E. L. Doctorow,"Notes on the History of Fiction," Atlantic Monthly, 18 July, meditates on Homer's Illiad in order to understand the relationship between history and fiction. Thanks to Arts & Letters Daily for the tip.

Michael Pahl,"The Historicity of Jesus," The Stuff of Earth, Part I, Part II, Part III, Part IV, and Part V, is a very good series. It should be read, together with Brandon Watson's comments at Siris.

In the Michael of Rhodes Project, a team of scholars from Canada, Germany, Italy, and the United States is preparing the manuscript of a 15th century Greek sailor in the navy of Venice for publication by MIT Press next year.
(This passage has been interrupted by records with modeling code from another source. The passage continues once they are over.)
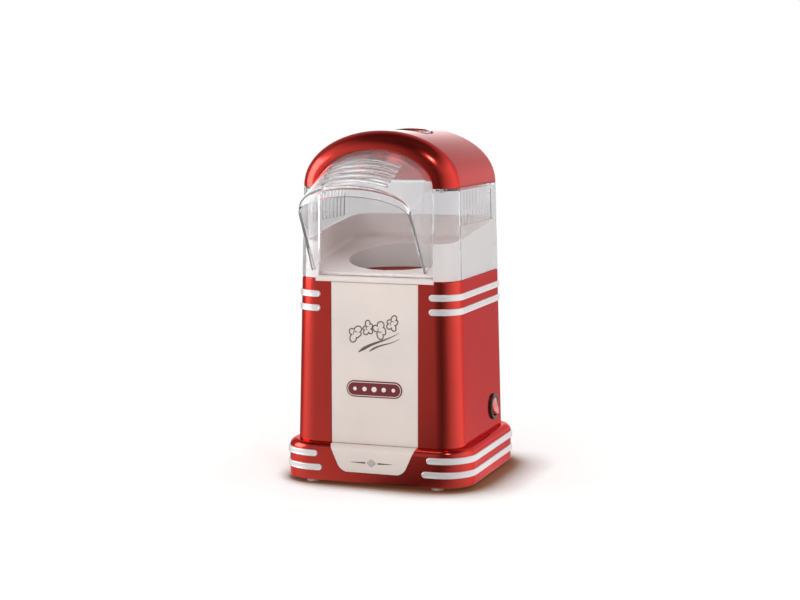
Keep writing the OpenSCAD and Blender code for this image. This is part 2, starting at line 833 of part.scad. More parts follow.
plinth();
base_cover();
foot(-1, -1);  // front_left_foot
foot(1, -1);  // front_right_foot
foot(-1, 1);  // rear_left_foot
foot(1, 1);  // rear_right_foot
base_screws();
body_shell();
shell_screws();
front_panel();
plinth_plate();
body_strip(0, -1);  // left_high_body_trim
body_strip(1, -1);  // left_low_body_trim
body_strip(0, 1);  // right_high_body_trim
body_strip(1, 1);  // right_low_body_trim
plinth_strip(0, -1);  // left_high_plinth_trim
plinth_strip(1, -1);  // left_low_plinth_trim
plinth_strip(0, 1);  // right_high_plinth_trim
plinth_strip(1, 1);  // right_low_plinth_trim
chute_liner();
liner_screws();
clear_cabin();
chute_hood();
dome_roof();
roof_screws();
measuring_cup();
switch_housing();
switch_rocker();
switch_terminals();
popping_chamber();
chamber_gasket();
heater_housing();
heater_screws();
heater_former();
heater_coil();
fan_duct();
duct_screws();
fan_impeller();
motor_shaft();
motor_can();
motor_end_cap();
motor_bracket();
motor_screws();
rectifier_board();
rectifier_diodes();
thermostat();
thermal_fuse();
terminal_block();
cord_gland();
gland_nut();
switch_wire();
heater_wire();
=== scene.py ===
import json
from math import acos, atan, cos, dist, hypot, pi, radians, sin, sqrt, tan, tau

import bmesh
import bpy
from mathutils import Matrix, Vector


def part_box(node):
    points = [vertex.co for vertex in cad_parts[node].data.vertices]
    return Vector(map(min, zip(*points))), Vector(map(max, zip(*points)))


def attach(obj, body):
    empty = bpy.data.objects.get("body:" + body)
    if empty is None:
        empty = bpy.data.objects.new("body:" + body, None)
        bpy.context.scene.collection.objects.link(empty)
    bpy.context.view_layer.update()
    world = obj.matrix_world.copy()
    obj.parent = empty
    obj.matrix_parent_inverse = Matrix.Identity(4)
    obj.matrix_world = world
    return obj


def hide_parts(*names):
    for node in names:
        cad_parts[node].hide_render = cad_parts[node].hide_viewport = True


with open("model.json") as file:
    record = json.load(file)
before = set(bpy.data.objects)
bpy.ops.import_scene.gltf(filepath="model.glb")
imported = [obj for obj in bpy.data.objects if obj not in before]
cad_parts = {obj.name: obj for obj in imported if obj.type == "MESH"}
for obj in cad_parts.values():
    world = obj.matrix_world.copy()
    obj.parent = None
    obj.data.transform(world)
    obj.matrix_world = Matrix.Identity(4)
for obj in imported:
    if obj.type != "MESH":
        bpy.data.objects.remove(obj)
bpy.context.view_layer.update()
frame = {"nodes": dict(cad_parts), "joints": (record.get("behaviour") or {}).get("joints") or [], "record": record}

# Shapes are worked out in millimetres and scaled once, where a mesh is made.
MM = 0.001


def box_mm(node):
    """Lowest and highest corner of a CAD node, in millimetres."""
    low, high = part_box(node)
    return low / MM, high / MM


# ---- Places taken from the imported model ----

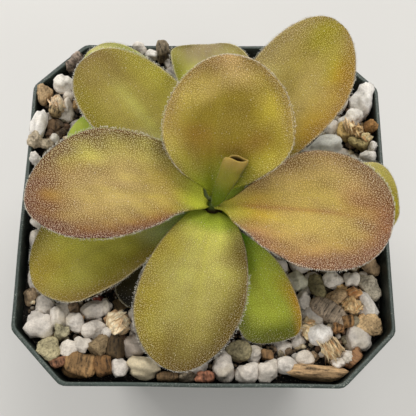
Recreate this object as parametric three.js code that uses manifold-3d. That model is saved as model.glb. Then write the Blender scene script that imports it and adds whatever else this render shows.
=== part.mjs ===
// A butterwort (Pinguicula) rosette growing in a square nursery pot with cut corners.
// Millimetres, +Z up. The origin is the centre of the pot's underside, and the front of
// the plant looks along -Y.

import * as THREE from 'three';
import { mergeVertices } from 'three/addons/utils/BufferGeometryUtils.js';
import Module from 'manifold-3d';

const wasm = await Module();
wasm.setup();

// Pot, a thin moulded shell with a collar below its rim
const potHeight = 67;
const rimHalf = 38;
const cornerCut = 10.2;
const cornerRound = 6;
const roundSteps = 3;
const footHalf = 27.2;
const footBevel = 0.8;
const collarDrop = 8;
const collarStep = 1;
const collarTaper = 1.4;
const wall = 1;
const rimBand = 1.4;
const rimBevel = 0.35;
const floorThickness = 1.6;
const drainRadius = 3;
const drainOffset = 15;
const drainSides = 16;

// Substrate of coarse grains
const fitGap = 0.3;
const groundCentre = -8.6;
const groundEdgeRise = 4.5;
const groundSlopeX = -1.2;
const groundSlopeY = 0.6;
const groundReach = 36;
const coreRings = [0.7, 0.35];
const grainSpacing = 5.6;
const grainRadius = [2.4, 3.2];
const bareRadius = 9;
const grainStand = 0.4;
const leafClearance = 0.5;
const headroom = 10;

// Colours
const potGreen = 0x36463e;
const grainGrey = 0xb8b0a2;
const crownGreen = 0x7d8c34;
const leafOlive = 0x97923a;
const youngLeafOlive = 0x85883a;

// Rosette. Heights of the crown and leaves are measured from the plane of the rim.
const crownX = 1.75;
const crownY = -1.4;
const crownProfile = [[2.4, -13], [2.5, -6.2], [1.9, -5.2], [1.9, 2.6], [1.3, 4.2]];
const crownTop = 4.7;
const crownSides = 14;
const leafStart = 2.5;
const leafRows = 10;
const leafColumns = 8;
const bladeMiddle = 0.95;
const bladeEdge = 0.62;

// A leaf's shape: azimuth it points to, length and width of its blade, height of its base,
// lift at the base and dip at the tip in degrees, and cup, the angle that its margins turn up
// by at the base and at the tip. The widest point, the narrow base, the flare up to the
// widest point and the roundness of the tip are parts of the length or width, or powers.
// sweep bends the midrib to the left, roll turns the tip about the midrib, and the lean
// values make the left side wider, its widest point later and its flare slower.
const commonLeaf = {
  widest: 0.6, narrow: 0.16, flare: 1.4, round: 2.1, sweep: 0, roll: 0,
  widthLean: 0, widestLean: 0, flareLean: 0, cup: [50, 18],
};
const leafList = [
  { name: 'leaf_back_upright', azimuth: 87, length: 27, width: 29, height: 5.3, lift: 42, dip: 24,
    cup: [60, 30], widest: 0.44, narrow: 0.14, flare: 0.8, round: 1.8, sweep: -0.06, roll: -9,
    widthLean: -0.18 },
  { name: 'leaf_left_upper', azimuth: 180, length: 35.5, width: 26.6, height: 3.6, lift: 29,
    dip: -6, cup: [55, 20], narrow: 0.14, flare: 0.93, round: 1.8, sweep: 0.02, roll: 13,
    widthLean: 0.03, flareLean: 0.5 },
  { name: 'leaf_right_upper', azimuth: -12.5, length: 34.3, width: 26.3, height: 3.4, lift: 28,
    dip: -8, cup: [55, 20], widest: 0.57, narrow: 0.08, flare: 1.22, round: 2, sweep: 0.05,
    widthLean: -0.06, widestLean: -0.03, flareLean: 0.2 },
  { name: 'leaf_front', azimuth: 261, length: 33, width: 21.4, height: 1.4, lift: 24, dip: -30,
    cup: [20, 0], widest: 0.58, narrow: 0.4, flare: 0.8, round: 1.8, sweep: -0.03, roll: -14,
    widthLean: -0.05, widestLean: -0.04, flareLean: -0.13 },
  { name: 'leaf_back_left', azimuth: 129, length: 39.2, width: 21, height: 1.8, lift: 20, dip: 1,
    cup: [50, 15], widest: 0.54, narrow: 0.14, round: 2, sweep: 0.02, widestLean: 0.09 },
  { name: 'leaf_back_right', azimuth: 51.5, length: 43.5, width: 22, height: 1.3, lift: 27,
    dip: 13, cup: [50, 25], widest: 0.61, narrow: 0.14, flare: 1.5, round: 1.85, sweep: 0.05,
    roll: 4, widthLean: -0.07, widestLean: -0.03 },
  { name: 'leaf_front_right_low', azimuth: 294.5, length: 28.8, width: 14.5, height: -0.7,
    lift: 16, dip: -26, cup: [35, 0], widest: 0.7, round: 1.9, sweep: 0.14, roll: 10,
    widthLean: -0.12, widestLean: -0.17 },
  { name: 'leaf_front_left_low', azimuth: 199.3, length: 37.2, width: 22.6, height: -0.7, lift: 9,
    dip: -8, cup: [40, 10], widest: 0.66, flare: 1.5, round: 1.85, sweep: 0.06, roll: 3.5,
    widthLean: -0.09, widestLean: 0.02 },
  { name: 'leaf_back_low', azimuth: 88.7, length: 34.7, width: 19.3, height: -0.7, lift: 15,
    dip: 3, cup: [40, 18], widest: 0.74, narrow: 0.11, flare: 2.2, round: 2.7, sweep: 0.05,
    roll: -11, widthLean: -0.09, widestLean: 0.19, flareLean: 0.24 },
  { name: 'leaf_right_lowest', azimuth: 0.6, length: 36.3, width: 19, height: -2.7, lift: 12,
    dip: 1, cup: [25, 18], widest: 0.69, round: 2.2, roll: 1, widestLean: 0.16 },
  { name: 'leaf_back_left_lowest', azimuth: 125.3, length: 43.9, width: 17.5, height: -2.6,
    lift: 13.5, dip: -2, cup: [25, 18], widest: 0.59 },
  { name: 'leaf_left_lowest', azimuth: 149.6, length: 34, width: 18, height: -4.7, lift: 10,
    dip: 3, cup: [20, 18], widest: 0.59, sweep: -0.03 },
  { name: 'leaf_front_left_old', azimuth: 226, length: 24, width: 13, height: -4.5, lift: 3,
    dip: -3, cup: [20, 10] },
];
const leaves = leafList.map((leaf) => ({ ...commonLeaf, ...leaf }));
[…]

Thanks to PK at BibliOdyssey, who reproduces some illustrations in the manuscript, for the tip.

Richard Gott, the author of Cuba: A New History, has an op-ed,"The Brutal Story of British Empire Continues to this Day," Guardian Unlimited, 22 July. The comment threads are interesing. Gott's currently writing a book on imperial resistance. Thanks to Mark Brady at Liberty and Power for the tip.

Almost a year ago, I wrote at Cliopatria about visiting Moore's Ford Bridge, east of Atlanta, with my virtual son, Chris Richardson. Moore's Ford was the site of a multiple lynching on 25 July 1946. Here's an AP update about a local activist and the fear that keeps witnesses from speaking about the lynching, even sixty years later. Thanks to Manan Ahmed for the tip.

I'm inclined to agree with Andrew Sullivan's claim that Thomas Ricks, Fiasco: The American Military Adventure in Iraq (Penguin, 25 July), will get a lot of attention. Ricks covered the Pentagon for the Wall Street Journal until 2000, when he moved to the same beat for the Washington Post. Even before publication, it's jumped from #1428 to #94 in Amazon's sales rank. There's a foretaste of the book in Ricks,"In Iraq, Military Forgot Lessons of Vietnam," Washington Post, 23 July.

70% of Jackson, Mississippi's 174,000 people are now African Americans, but there's no longer even a movie theater in the city. A month ago, its African-American mayor declared a"state of emergency" to fight rising crime rates in Jackson. Tom Brokaw's NBC special report,"Separate and Unequal," takes a close look at poverty in a deep South city tonight at 7:00 p.m. (edt and pdt, 6:00 p.m. cdt).